Özel sektörün yaptığı bu AVM’lerin birkaçı istisna çoğunluğu kamudan ihaleyle alınıp, taşeronlara yaptırılan devlet binaları gibi. Zaten mantık da bu yönde. Yerini, imarını ayarla, binayı dik ve kirala.

LC Waikiki Yönetim Kurulu Başkanı Vahap Küçük, 2000 yılından bu yana Türk markaların AVM yatırımları sayesinde 10 kat büyüdüğünü söylemiş, ancak bu büyümenin sağlıklı ve kontrollü olmadığını da ben ekleyeyim. Böyle olduğundan şikâyetler ve korkular arttı.

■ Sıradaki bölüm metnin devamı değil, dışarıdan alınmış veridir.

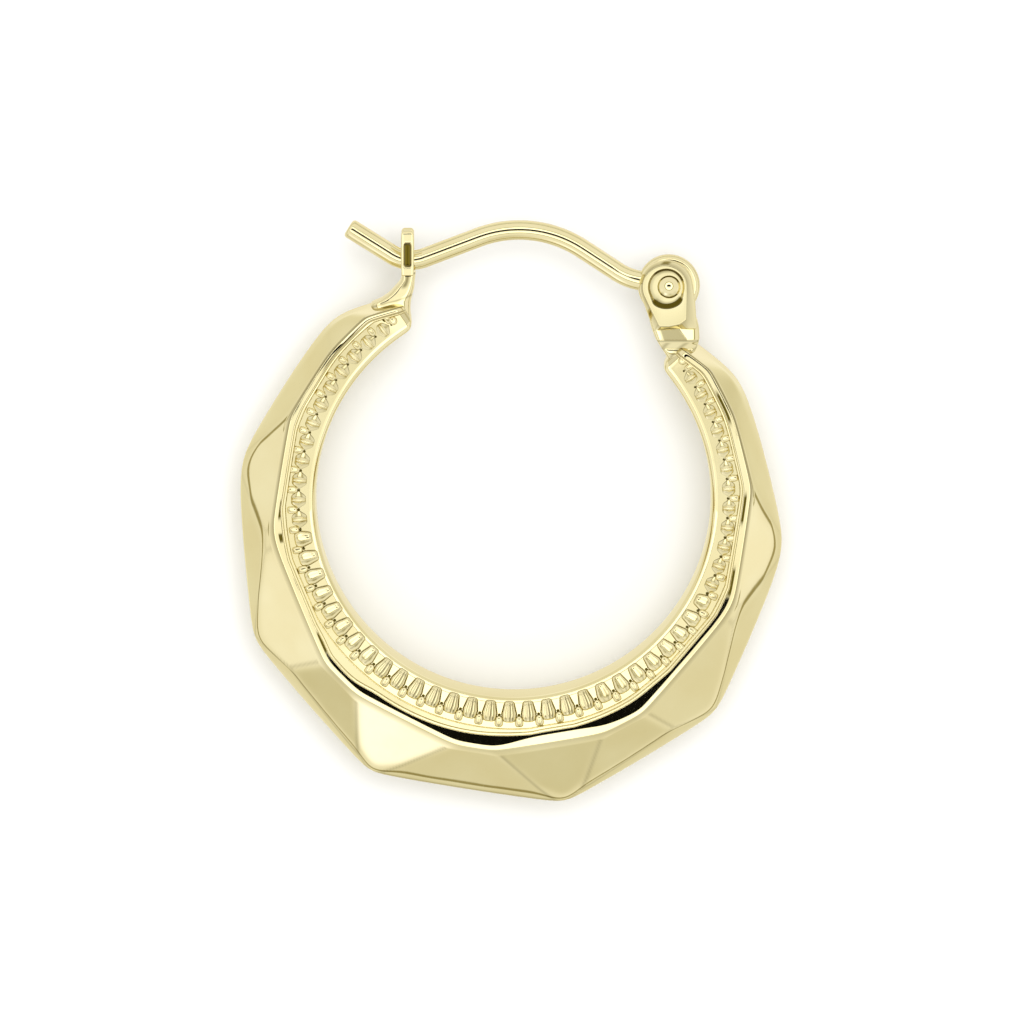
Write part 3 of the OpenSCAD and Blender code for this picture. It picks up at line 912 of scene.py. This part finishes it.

Küçük, Ankara gibi AVM yatırımlarının aşırı yoğun olduğu kentlere yapılacak onlarca proje bulunduğunu ve bunların korkunç bir tehdit olduğunu söylüyor. Fakat yeni AVM demek, yeni rant demek. Umarım Vahap Küçük’ü dinleyen vardır.

Tatilya’nın yeri boş kaldı
Bir örnek daha. İstanbul’da Tatilya’nın eski yerinde Ece Grup tarafından yapılan Marmara Park AVM açıldı. Yıllar önce sökülüp Kuzey Irak’a giden Tatilya’dan her açıdan çok çok geride bir proje olarak hizmete girdi. Hiçbir artısı yok, ama tuvalet yapmayı becerememiş, sosyal alanları çorba etmiş bir AVM söz konusu. Anlayacağınız, ileriye değil, rahat para kazanma heveslileri yüzünden estetik anlamda ciddi şekilde geri gidiyoruz.

Alman ECE’nin Türkiye iştiraki ECE Türkiye ve Deutsche Bank’ın yatırım şirketi DWS ortaklığında, Finansbank, İş GYO ve Kayı İnşaat güç birliğiyle yapılan Türkiye’nin ilk galaksi temalı alışveriş merkezi Marmara Park’ta durum böyle. Havalı anlatmışlar. Ancak varoşları hedefleyerek iyi bir eseri kafalarında bile planlamış değiller.

Bakın bunlara rağmen Ece Türkiye Genel Müdürü Andreas Hohlmann da yan yana AVM’lerden şikâyetçi. Kendileri de Migros’un karşısında konuşlandı.

Görüldüğü üzere kaide kural olmayınca yerli-yabancı fark etmiyor. Hepsi boşlukları değerlendiriyor.